Hip, hip hooray | Action Medical Research

Touching Lives - July 2008

Hip, hip hooray

Even today Matthew doesn’t come close to fitting the typical profile for a hip replacement patient. At 38 he is still almost half the national average age for those undergoing the procedure. But while most recipients of new hip joints are in their mid sixties or older, Matthew had undergone two major hip operations by the age of 25.

Throughout his late teens Matthew, from Bedfordshire, had the niggling feeling that something was wrong. He constantly felt tired and had a nagging pain in his right hip, but he put it down to playing a lot of sport. He never imagined the two symptoms might be connected.

While at university, feeling he could no longer blame his extreme lethargy on typical student exploits, he began a series of visits to his local doctor surgery. “One doctor asked if there was anything else wrong. ‘No’, I replied ‘nothing. Just a pain in my hip.’ I was used to a bit of pain — you always ache after a game of rugby — plus I was only 21, so I really didn’t think it could be anything serious.”

The doctor, however, had other ideas and began a series of tests. These led to the shocking discovery that the ball of his right hip was so severely worn it would need replacing. “I was told that your body deals with inflammation in a similar way to infection and this, along with the pain itself, is what wears you out.”

In spring 1993, Matthew had his first hip replacement operation, aged just 23. “The relief from the pain was instantaneous — simply amazing!” he recalls. “It is only when a constant, wearing pain like that is gone that you realise how much you have actually been suffering.”

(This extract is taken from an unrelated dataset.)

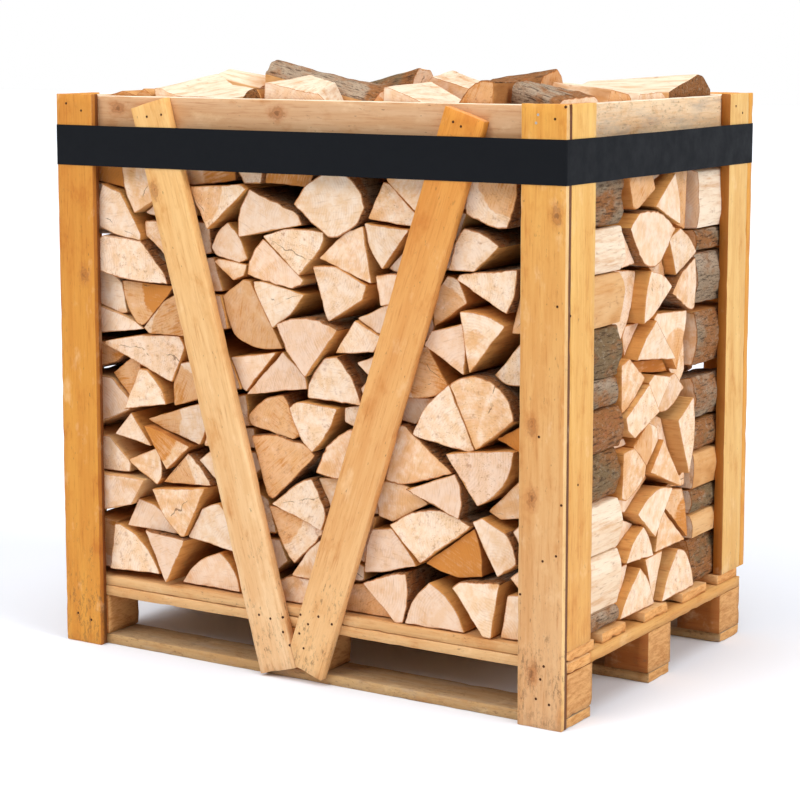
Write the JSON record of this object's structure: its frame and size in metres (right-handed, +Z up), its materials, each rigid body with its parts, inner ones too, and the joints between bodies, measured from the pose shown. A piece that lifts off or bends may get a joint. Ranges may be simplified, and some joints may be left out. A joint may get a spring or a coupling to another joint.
{
  "type": "pallet crate of firewood",
  "caption": "Wooden pallet crate packed with split hardwood firewood, with corner posts, top rails, V braces and a plain dark band.",
  "frame": {"origin": "on the floor under the middle of the pallet's footprint", "axes": "+X along the 1200 mm length, +Z up, the front with the V brace faces -Y"},
  "size_m": [1.2026, 0.8352, 1.2296],
  "materials": {
    "pallet_boards": "rough sawn pine, beige, greyed on top of the runners",
    "pallet_blocks": "rough sawn pine, honey beige",
    "post_planks": "sawn pine, honey orange, with knots and nail heads",
    "rail_boards": "sawn pine, pale beige, speckled",
    "split_logs": "split beech and birch, pale sawn ends, fibrous split faces, grey-brown bark",
    "band_film": "dark blue-black printed plastic film, satin"
  },
  "bodies": {
    "root": {"runner_front": "pallet_boards", "runner_middle": "pallet_boards", "runner_back": "pallet_boards", "block_front_left": "pallet_blocks", "block_front_middle": "pallet_blocks", "block_front_right": "pallet_blocks", "block_middle_left": "pallet_blocks", "block_middle_middle": "pallet_blocks", "block_middle_right": "pallet_blocks", "block_back_left": "pallet_blocks", "block_back_middle": "pallet_blocks", "block_back_right": "pallet_blocks", "front_edge_board": "pallet_boards", "stringer_left": "pallet_boards", "stringer_middle": "pallet_boards", "stringer_right": "pallet_boards", "deck_board_1": "pallet_boards", "deck_board_2": "pallet_boards", "deck_board_3": "pallet_boards", "deck_board_4": "pallet_boards", "deck_board_5": "pallet_boards", "post_front_left_face": "post_planks", "post_front_left_side": "post_planks", "post_front_right_face": "post_planks", "post_front_right_side": "post_planks", "post_back_left_face": "post_planks", "post_back_left_side": "post_planks", "post_back_right_face": "post_planks", "post_back_right_side": "post_planks", "rail_front": "rail_boards", "rail_back": "rail_boards", "rail_left": "rail_boards", "rail_right": "rail_boards", "brace_front_left": "post_planks", "brace_front_right": "post_planks", "brace_back_left": "post_planks", "brace_back_right": "post_planks", "band": "band_film", "logs_front_row": "split_logs", "logs_middle_row": "split_logs", "logs_back_row": "split_logs", "loose_log_01": "split_logs", "loose_log_02": "split_logs", "loose_log_03": "split_logs", "loose_log_04": "split_logs", "loose_log_05": "split_logs", "loose_log_06": "split_logs", "loose_log_07": "split_logs", "loose_log_08": "split_logs", "loose_log_09": "split_logs", "loose_log_10": "split_logs", "loose_log_11": "split_logs", "loose_log_12": "split_logs", "loose_log_13": "split_logs", "loose_log_14": "split_logs", "loose_log_15": "split_logs", "loose_log_16": "split_logs", "loose_log_17": "split_logs", "loose_log_18": "split_logs", "loose_log_19": "split_logs"}
  },
  "joints": []
}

Doctors classed Matthew’s condition as arthritic but never established exactly what had caused the joint to wear out. Whatever the reason, a couple of years later the left hip went the same way, so that too was replaced.

Over the last three years Matthew has had a couple of “tweaks” to the joints: a new lining put in the original hip prosthesis — which is still going strong after 15 years — and a new socket on the left side. Thankfully, there have been no signs of the arthritic condition in any of his other joints.

In total Matthew has had five operations on his hips in the last 15 years. “I’ve had more work on my hips than most people have in a lifetime, but I still consider myself very lucky,” he says. “I’m now 38 and feel better than I did when I was 21! How many people can say that?”

In fact, Matthew feels so good he is taking part in our London to Paris bike ride this month. Matthew will join 400 cyclists to cover 300 miles over four days — pretty amazing when you think that without surgery he may not even have been able to walk, let alone cycle.

Matthew says, “I am incredibly aware of the benefits I’ve received as a consequence of work supported by Action Medical Research. If I can raise some money — and manage to do it by pedalling to Paris with my two metal hips — that has to be a good thing.”